DATA TO USE:
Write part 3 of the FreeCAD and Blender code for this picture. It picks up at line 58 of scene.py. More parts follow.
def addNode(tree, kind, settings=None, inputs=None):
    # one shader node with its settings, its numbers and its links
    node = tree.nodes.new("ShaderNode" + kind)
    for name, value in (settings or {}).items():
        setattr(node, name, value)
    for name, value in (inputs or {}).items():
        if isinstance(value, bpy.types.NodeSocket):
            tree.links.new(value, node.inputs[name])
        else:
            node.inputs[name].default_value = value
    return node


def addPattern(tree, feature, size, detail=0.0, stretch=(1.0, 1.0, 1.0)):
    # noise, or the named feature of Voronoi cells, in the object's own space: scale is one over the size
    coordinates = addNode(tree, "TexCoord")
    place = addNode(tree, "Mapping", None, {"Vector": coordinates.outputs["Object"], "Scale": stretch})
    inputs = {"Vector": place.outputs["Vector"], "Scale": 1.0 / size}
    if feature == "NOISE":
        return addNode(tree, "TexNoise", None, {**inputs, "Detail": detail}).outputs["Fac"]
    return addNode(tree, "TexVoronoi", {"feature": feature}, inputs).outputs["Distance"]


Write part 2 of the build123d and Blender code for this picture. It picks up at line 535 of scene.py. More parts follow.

WHAT NEEDS TO BE DONE: Everything from the first line above up to and including the line that contains "return node" should be printed exactly; please print only that.

RESULT FOR THIS EXERCISE:
Write part 3 of the FreeCAD and Blender code for this picture. It picks up at line 58 of scene.py. More parts follow.
def addNode(tree, kind, settings=None, inputs=None):
    # one shader node with its settings, its numbers and its links
    node = tree.nodes.new("ShaderNode" + kind)
    for name, value in (settings or {}).items():
        setattr(node, name, value)
    for name, value in (inputs or {}).items():
        if isinstance(value, bpy.types.NodeSocket):
            tree.links.new(value, node.inputs[name])
        else:
            node.inputs[name].default_value = value
    return node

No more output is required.